Остановив машину, я взглянула на Олега.
— Ну что, идем дом…
Его прищуренные словно в попытке прожечь мою душу серые глаза заставили осечься и замолчать, а в тот момент, когда они встретились с моими испуганными, я почувствовала укол в сердце. Столько энергии, психологического давления было в этом взгляде, что на мгновение я захлебнулась воздухом, запаниковав. Вероятно, еще не отошла от нападения.
— Зачем ты копаешься в этой истории? — ровным голосом спросил он, едва шевеля губами.
— Ты пытаешься меня загипнотизировать? — попыталась пошутить я, с горечью отмечая, что успокаивать и жалеть меня он не собирается. Ему вообще нет дела, что меня менее получаса назад едва не изнасиловали, — применяешь на мне свои «психиатрические» штучки? — улыбка получилась ненатуральной. Ладно, с последствиями нападения справлюсь, обсужу завтра на работе подробности с Ниной, она неплохой психолог. Профессия обязывает. Сейчас нужно разрядить отношения со спасителем. Снова пытаюсь улыбаться, а он продолжает смотреть, словно прорываясь в мой разум, освобождая мои мысли от защитной шелухи, сдирая ее слой за слоем, прорываясь к сердцевине, к самому сокровенному. Это был взгляд профессионала, общающегося с тяжело — больным пациентом. Взгляд человека, пытающегося отделить фантазии от лжи, в моем случае — правдивые мотивы действий от тех, которыми можно прикрыться. Чтобы скрыть истину. Записка жгла карман.

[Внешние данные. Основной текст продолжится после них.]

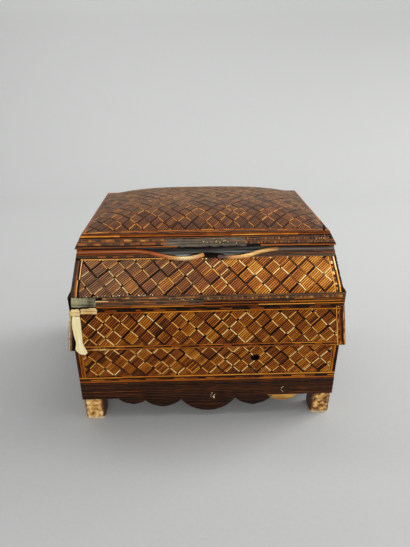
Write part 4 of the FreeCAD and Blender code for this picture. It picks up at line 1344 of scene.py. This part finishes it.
class STRAWBOX_OT_apron(bpy.types.Operator):
    """Dark straws laid lengthwise over the apron and its lobes, which gives it its ribs."""

    bl_idname = "strawbox.apron"
    bl_label = "Apron straw"

    def execute(self, context):
        half = (BACK - FRONT) / 2
        middle = (FRONT + BACK) / 2
        faces = [
            ("front", Flat((0, FRONT, 0), (1, 0, 0), (0, 0, 1)), LOWER, LOBES),
            ("right", Flat((LOWER, middle, 0), (0, 1, 0), (0, 0, 1)), half, SIDE_LOBES),
            ("left", Flat((-LOWER, middle, 0), (0, -1, 0), (0, 0, 1)), half, SIDE_LOBES),
            ("back", Flat((0, BACK, 0), (-1, 0, 0), (0, 0, 1)), LOWER, []),
        ]
        for number, (name, face, reach, lobes) in enumerate(faces):
            rng = np.random.default_rng(70 + number)
            groups = []
            place = APRON_FOOT
            while place + RIB < APRON_HIGH[2] + 0.01:
                groups.append(self.rib(rng, (-reach, place), 2 * reach, 0.16))
                place += RIB
            top = APRON_HIGH[2]
            shape = within((-reach, APRON_FOOT), (reach, APRON_FOOT), (reach, top), (-reach, top))
            lay(f"apron_ribs_{name}", "case", together(groups), face, shape)
            for index, (centre, wide, drop) in enumerate(lobes):
                if name == "front" and (centre, wide, drop) == LOST_LOBE:
                    continue
                groups = []
                place = APRON_FOOT - RIB
                while place > APRON_FOOT - drop - RIB:
                    groups.append(self.rib(rng, (centre - wide / 2 - 1, place), wide + 2, 0.14))
                    place -= RIB
                shape = lobe_shape(centre, wide, drop)
                lay(f"apron_lobe_{name}_{index}", "case", together(groups), face, shape)
        return {"FINISHED"}

    def rib(self, rng, start, length, tone):
        """One row of thick straws, laid lengthwise."""
        tone += rng.normal(0, 0.03)
        return rule(rng, start, (1, 0), length, RIB - 0.15, tone, 75, 0.03, 0.05, 0.5)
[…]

— Почему ты не спросишь у меня напрямую? Зачем эти обходные маневры?
— Я подумала, что тебе неприятно говорить об этом.
— О чем? О том, что на моих глазах, в нескольких метрах от меня машина сбила мою бывшую жену? Или о том, что родители в этот момент порадовались, отказываясь помогать нам? А, может, ты хотела узнать детали дня, когда я совершил убийство? Аля, ты боишься меня? Ты считаешь, что меня напрасно не посадили?
— Нет, Олег, что ты. Я уверена, что это был несчастный случай. Милый, ты говоришь жестокие вещи, твой отец бы обязательно помог, но он был занят на операции.
— Дай угадаю, спасал детей, да? Ха-ха-ха, Аля! Я тебя умоляю, — он потряс ладонями перед лицом, закатывая глаза, — Аля, — вдруг стал серьезным, — жалось к детям и котятам — запрещенный прием. От душещипательной истории с их участием любого на слезу пробьет. Не зря же ты всем и каждому до сих пор рассказываешь, как я откачал девочку у бассейна. Спас невинного ребенка! Герой! Тебе, моей матери, Кате, да всем вам до безумия нравятся подобные байки. Именно из-за того случая ты взяла меня на работу, а потом и пустила в свою кровать, признай.
Я молчала.
— Аля, мой отец не спасал детей. То есть в том автобусе действительно было дети, но они отделались переломами. Мой папа делал операцию водителю и одному из пассажиров. А детские слезы были добавлены, чтобы придать трагичности случившемуся и отвлечь народ от очередного кризиса.
— Но твоя мама сказала…
— Она верит тому, чему хочет верить. А именно, что Николай Николаевич — божество, спустившееся с небес и одарившее ее своим светом.
— Так нельзя говорить про родителей.
— Ты права, я забылся. Аля, — он зажал мой подбородок двумя пальцами и потянул к своему лицу, — перестань собирать информацию. Мне это неприятно. Если тебе нужно что-то узнать — спроси напрямую, обещаю, что отвечу честно. Но я не смогу верить тебе, если ты будешь проводить личное расследование. Хорошо?
Я кивнула.
Олег
Разумеется, я не поверил ни единому ее слову. Она непременно будет выяснять подробности трагедии, повлекшей за собой смерть Алины, но страшило меня другое. Никаких сомнений, в ту ночь Алю кто-то провожал до машины. Мужчина, который, заметив меня, быстро ретировался с места «преступления». У нее роман на стороне? Или интрижка? Или просто ни к чему необязывающий секс?
Бесы, режущие мои мысли подобно шредеру, уничтожающему бумагу, я не могу заниматься с ней сексом, да что там, даже прикасаться к ней не могу, подозревая, что она мне изменяет. Меня трясет от одной мысли, что Аля может принадлежать кому-то, помимо меня. Я умудряюсь одновременно любить ее и ненавидеть за все хорошее, что она делает для меня, за всю боль, которую она причиняет мне.